§ Given task: Starting at the line with "for number, centre" and stopping at the line with "obj.matrix_world = world", repeat each line exactly. Include both and omit the rest.

§ Records provided:
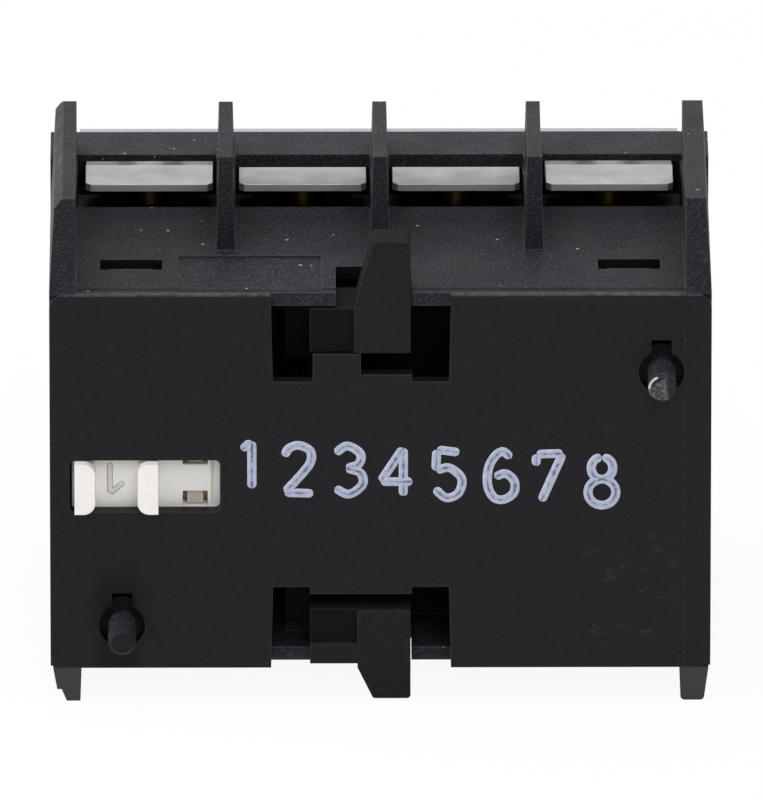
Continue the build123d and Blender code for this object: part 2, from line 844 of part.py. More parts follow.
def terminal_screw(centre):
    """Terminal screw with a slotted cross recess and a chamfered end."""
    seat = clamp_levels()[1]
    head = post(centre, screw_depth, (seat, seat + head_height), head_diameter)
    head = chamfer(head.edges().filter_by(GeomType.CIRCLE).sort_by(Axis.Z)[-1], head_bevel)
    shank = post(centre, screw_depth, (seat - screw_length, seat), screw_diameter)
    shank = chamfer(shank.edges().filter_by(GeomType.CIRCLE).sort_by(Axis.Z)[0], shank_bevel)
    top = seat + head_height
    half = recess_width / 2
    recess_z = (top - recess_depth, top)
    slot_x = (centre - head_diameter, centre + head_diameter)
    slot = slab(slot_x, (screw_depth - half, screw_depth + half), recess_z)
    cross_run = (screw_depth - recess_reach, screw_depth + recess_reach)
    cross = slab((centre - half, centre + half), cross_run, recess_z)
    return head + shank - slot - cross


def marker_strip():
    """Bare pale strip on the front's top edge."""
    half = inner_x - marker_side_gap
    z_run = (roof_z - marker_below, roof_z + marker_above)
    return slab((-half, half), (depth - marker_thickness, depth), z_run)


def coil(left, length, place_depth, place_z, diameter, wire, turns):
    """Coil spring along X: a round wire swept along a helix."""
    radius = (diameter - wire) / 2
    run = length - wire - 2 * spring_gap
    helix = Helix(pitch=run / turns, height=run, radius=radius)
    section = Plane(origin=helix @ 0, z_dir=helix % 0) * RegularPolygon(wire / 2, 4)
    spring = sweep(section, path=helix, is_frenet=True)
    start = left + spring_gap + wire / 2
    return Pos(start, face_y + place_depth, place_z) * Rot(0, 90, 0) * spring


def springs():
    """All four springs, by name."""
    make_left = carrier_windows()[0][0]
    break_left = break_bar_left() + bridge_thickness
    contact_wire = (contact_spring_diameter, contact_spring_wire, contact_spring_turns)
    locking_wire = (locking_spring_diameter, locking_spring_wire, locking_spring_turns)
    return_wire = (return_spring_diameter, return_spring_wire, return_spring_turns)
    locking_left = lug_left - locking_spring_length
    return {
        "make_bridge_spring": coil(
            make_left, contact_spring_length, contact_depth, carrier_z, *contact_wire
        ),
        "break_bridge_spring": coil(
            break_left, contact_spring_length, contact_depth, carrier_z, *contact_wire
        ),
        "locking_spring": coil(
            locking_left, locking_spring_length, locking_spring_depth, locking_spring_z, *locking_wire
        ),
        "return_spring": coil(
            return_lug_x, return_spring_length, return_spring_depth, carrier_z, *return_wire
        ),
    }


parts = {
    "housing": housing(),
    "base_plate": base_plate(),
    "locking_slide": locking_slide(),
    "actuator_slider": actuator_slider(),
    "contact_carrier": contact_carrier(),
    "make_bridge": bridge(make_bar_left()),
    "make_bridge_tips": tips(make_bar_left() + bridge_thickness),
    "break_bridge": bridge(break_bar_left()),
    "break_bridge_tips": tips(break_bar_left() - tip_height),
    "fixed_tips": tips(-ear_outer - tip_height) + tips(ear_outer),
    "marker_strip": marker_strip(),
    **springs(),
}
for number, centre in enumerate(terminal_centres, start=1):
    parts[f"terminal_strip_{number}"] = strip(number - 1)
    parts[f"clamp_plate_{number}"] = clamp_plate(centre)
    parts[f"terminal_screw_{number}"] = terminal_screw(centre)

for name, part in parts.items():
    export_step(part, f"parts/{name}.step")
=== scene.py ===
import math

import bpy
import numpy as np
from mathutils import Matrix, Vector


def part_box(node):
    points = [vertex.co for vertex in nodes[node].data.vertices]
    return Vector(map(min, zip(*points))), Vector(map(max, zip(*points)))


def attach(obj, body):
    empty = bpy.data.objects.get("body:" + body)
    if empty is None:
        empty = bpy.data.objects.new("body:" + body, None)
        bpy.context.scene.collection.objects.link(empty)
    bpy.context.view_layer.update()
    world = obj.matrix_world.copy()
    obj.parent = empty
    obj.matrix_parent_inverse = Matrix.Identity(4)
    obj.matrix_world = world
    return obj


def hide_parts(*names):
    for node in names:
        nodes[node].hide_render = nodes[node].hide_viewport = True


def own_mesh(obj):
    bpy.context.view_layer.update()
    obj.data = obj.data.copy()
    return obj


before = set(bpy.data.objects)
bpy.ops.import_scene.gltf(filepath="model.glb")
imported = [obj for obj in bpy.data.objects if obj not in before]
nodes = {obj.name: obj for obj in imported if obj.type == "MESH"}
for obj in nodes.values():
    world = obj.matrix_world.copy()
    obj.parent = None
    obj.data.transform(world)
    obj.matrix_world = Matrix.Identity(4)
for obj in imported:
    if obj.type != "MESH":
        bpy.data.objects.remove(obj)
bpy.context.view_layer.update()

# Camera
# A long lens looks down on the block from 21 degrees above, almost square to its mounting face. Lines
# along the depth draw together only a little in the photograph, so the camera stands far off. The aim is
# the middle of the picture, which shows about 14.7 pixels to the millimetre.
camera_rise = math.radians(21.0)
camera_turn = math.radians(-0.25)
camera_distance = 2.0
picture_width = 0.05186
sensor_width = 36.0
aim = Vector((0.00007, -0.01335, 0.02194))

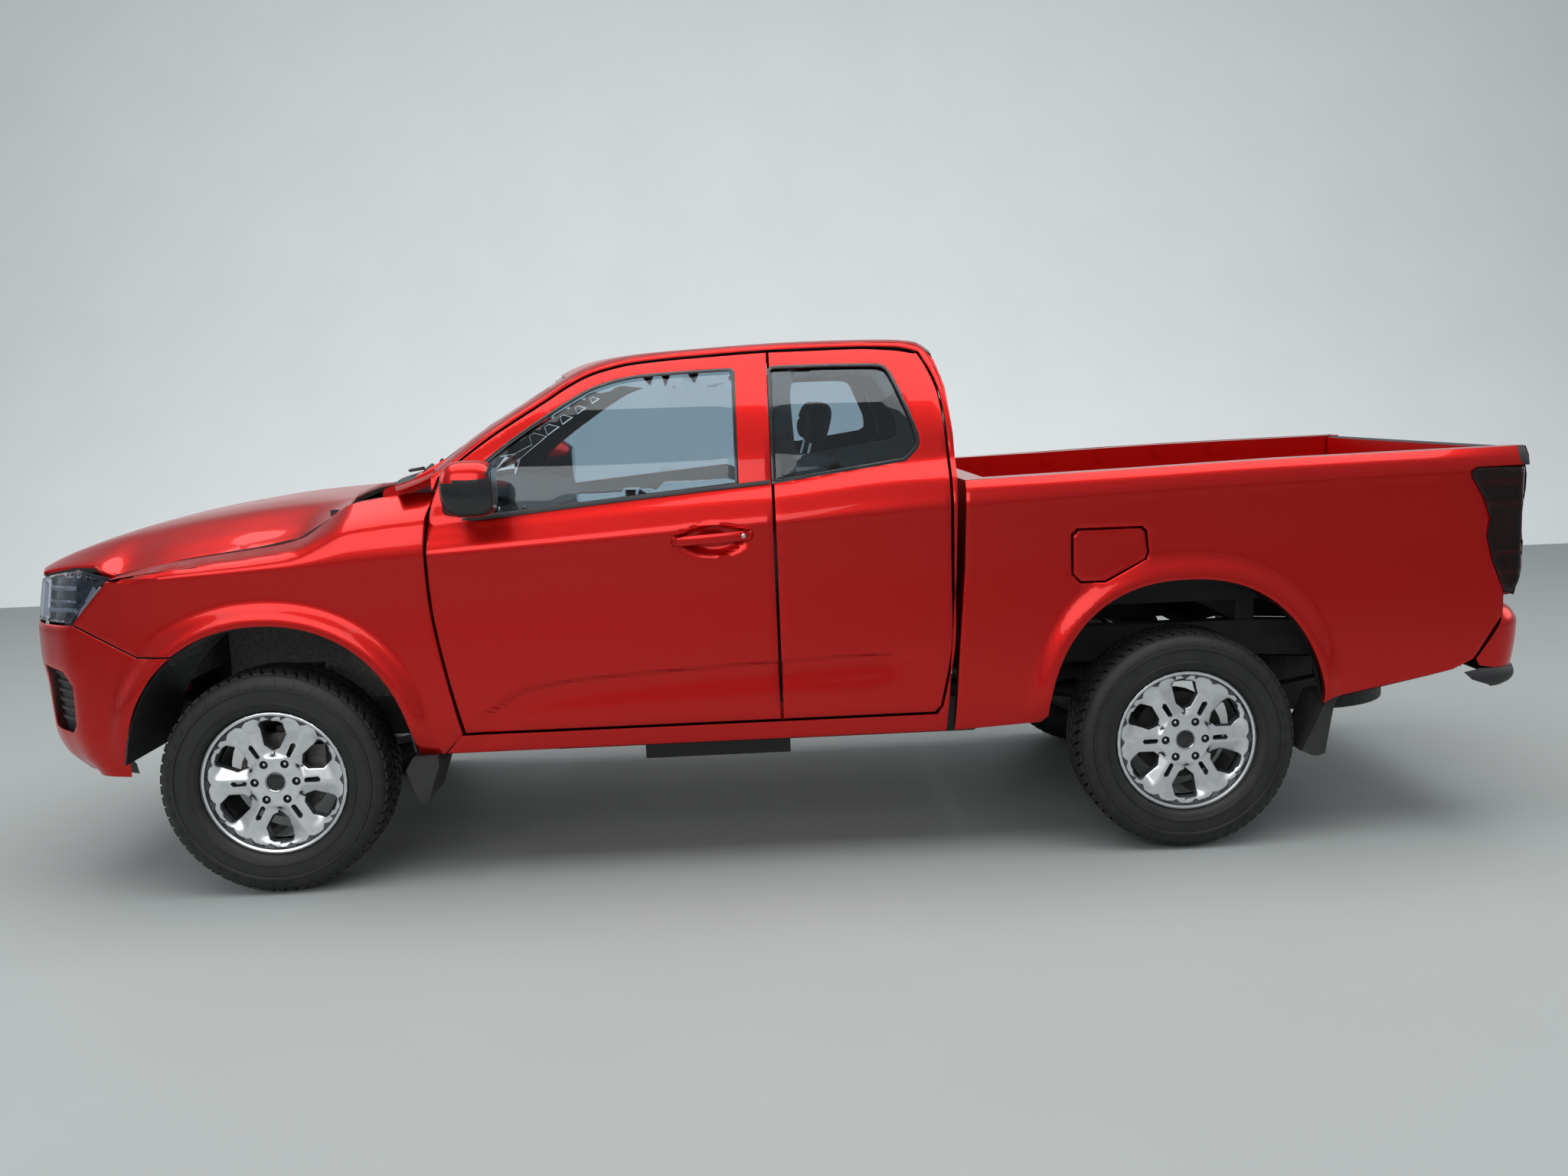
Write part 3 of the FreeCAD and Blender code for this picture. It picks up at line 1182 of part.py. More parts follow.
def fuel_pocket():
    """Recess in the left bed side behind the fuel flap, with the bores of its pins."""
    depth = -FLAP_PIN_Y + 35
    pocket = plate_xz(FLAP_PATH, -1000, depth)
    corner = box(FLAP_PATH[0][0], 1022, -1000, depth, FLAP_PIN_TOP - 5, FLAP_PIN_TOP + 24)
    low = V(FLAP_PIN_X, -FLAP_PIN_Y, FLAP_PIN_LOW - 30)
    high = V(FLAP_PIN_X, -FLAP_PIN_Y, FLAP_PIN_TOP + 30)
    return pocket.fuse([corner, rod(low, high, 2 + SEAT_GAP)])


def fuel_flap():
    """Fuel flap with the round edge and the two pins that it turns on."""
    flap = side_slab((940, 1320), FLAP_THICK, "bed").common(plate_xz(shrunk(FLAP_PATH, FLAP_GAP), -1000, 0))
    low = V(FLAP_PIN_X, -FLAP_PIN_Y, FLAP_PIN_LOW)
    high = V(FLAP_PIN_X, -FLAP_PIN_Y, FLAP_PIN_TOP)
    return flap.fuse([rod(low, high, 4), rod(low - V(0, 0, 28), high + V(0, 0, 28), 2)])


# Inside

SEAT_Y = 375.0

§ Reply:
for number, centre in enumerate(terminal_centres, start=1):
    parts[f"terminal_strip_{number}"] = strip(number - 1)
    parts[f"clamp_plate_{number}"] = clamp_plate(centre)
    parts[f"terminal_screw_{number}"] = terminal_screw(centre)

for name, part in parts.items():
    export_step(part, f"parts/{name}.step")
=== scene.py ===
import math

import bpy
import numpy as np
from mathutils import Matrix, Vector


def part_box(node):
    points = [vertex.co for vertex in nodes[node].data.vertices]
    return Vector(map(min, zip(*points))), Vector(map(max, zip(*points)))


def attach(obj, body):
    empty = bpy.data.objects.get("body:" + body)
    if empty is None:
        empty = bpy.data.objects.new("body:" + body, None)
        bpy.context.scene.collection.objects.link(empty)
    bpy.context.view_layer.update()
    world = obj.matrix_world.copy()
    obj.parent = empty
    obj.matrix_parent_inverse = Matrix.Identity(4)
    obj.matrix_world = world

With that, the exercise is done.